Harman, IBM and Luxoft are ranked as High Potentials, emerging players bringing highly innovative approaches and overall vision to the market, but lacking in the complete build-out.
IBM is struggling to transition from being firmly entrenched in ‘traditional' services, and has been on the wrong end of consolidations in the industry. However, what caught our attention is IBM's capability that puts it on the forefront of advanced analytics services, with heavy investment in cognitive capabilities. We have seen a number of interesting applications of Watson with Oil & Gas clients, for instance using predictive data science to leverage more than 30 years of collective knowledge and experience in a cloud based knowledge platform.
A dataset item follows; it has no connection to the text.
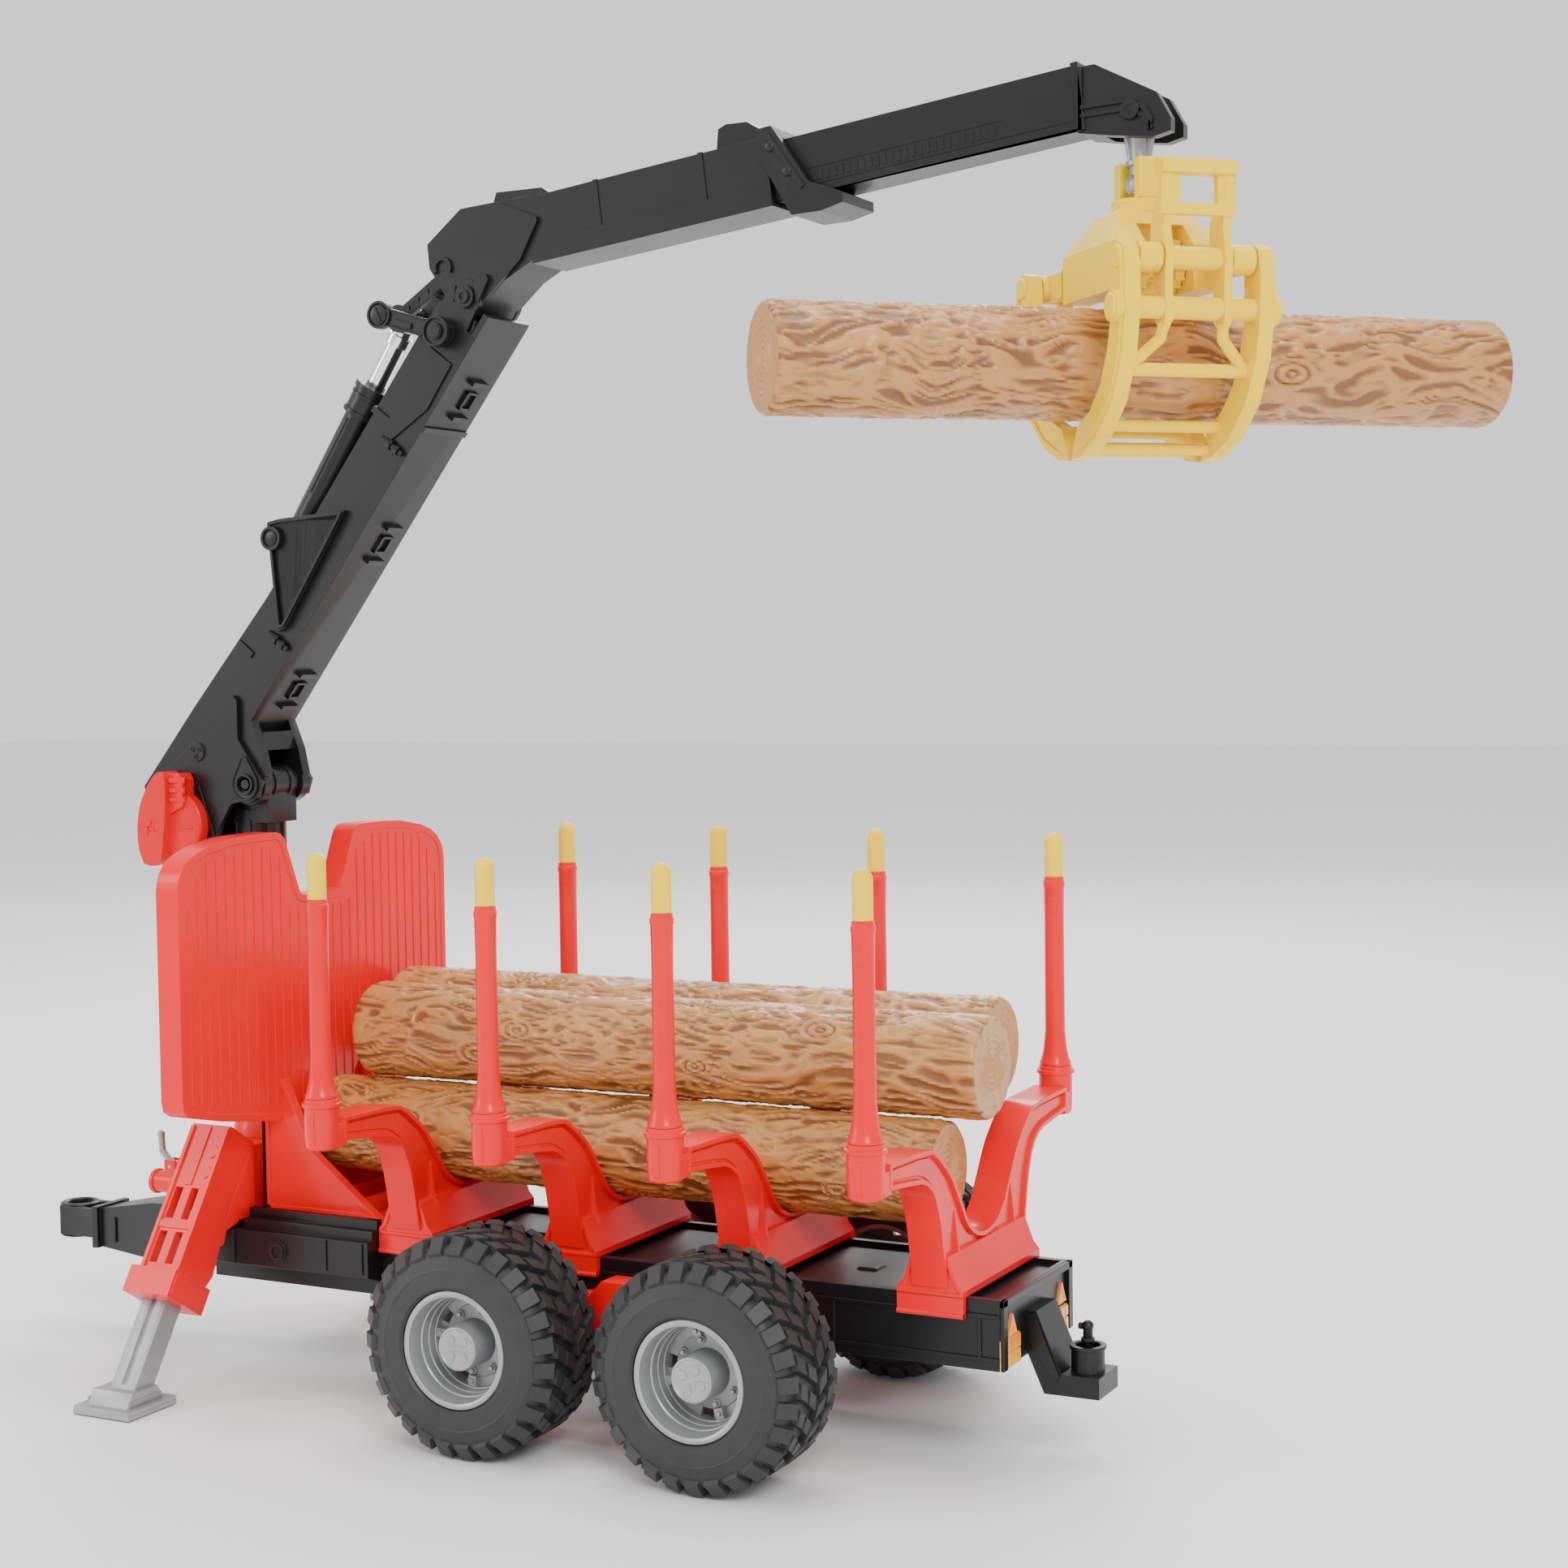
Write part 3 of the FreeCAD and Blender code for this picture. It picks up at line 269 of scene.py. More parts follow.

With the Big Crew change firmly underway, this an important area for Oil & Gas companies. 

What is Next? Sustaining the Momentum of Change

The downturn in the Oil & Gas industry and sustained low oil price has created a momentum for change in the industry. But will it continue if the oil price goes up again—what happens when it hits $60 per barrel? Many industry executives shared a concern that without the economic necessity of cost cutting, the industry will return to a complacency that will slow the pace of innovation and change.

This Blueprint shows that, in addition to cost reductions, the industry needs to be focused on business outcomes relating to talent, operational efficiency, organizational flexibility and scalability and time to market. The way forward is through more collaborative engagements that incorporate the achievement of these business outcomes. The Energy Operations Blueprint provides a comprehensive overview of the industry and identifies ingredients for long-term business value along the As-a-Service Journey.

I’ll wrap this up by emphasizing again the importance of true partnerships. To survive the oil price slump and come out stronger Oil & Gas companies need partners that proactively bring innovation and are willing to co-invest in technology, collaboration and talent.

HfS Premium Subscribers can click here to download their copy of the new 2016 Energy Operations Blueprint Report.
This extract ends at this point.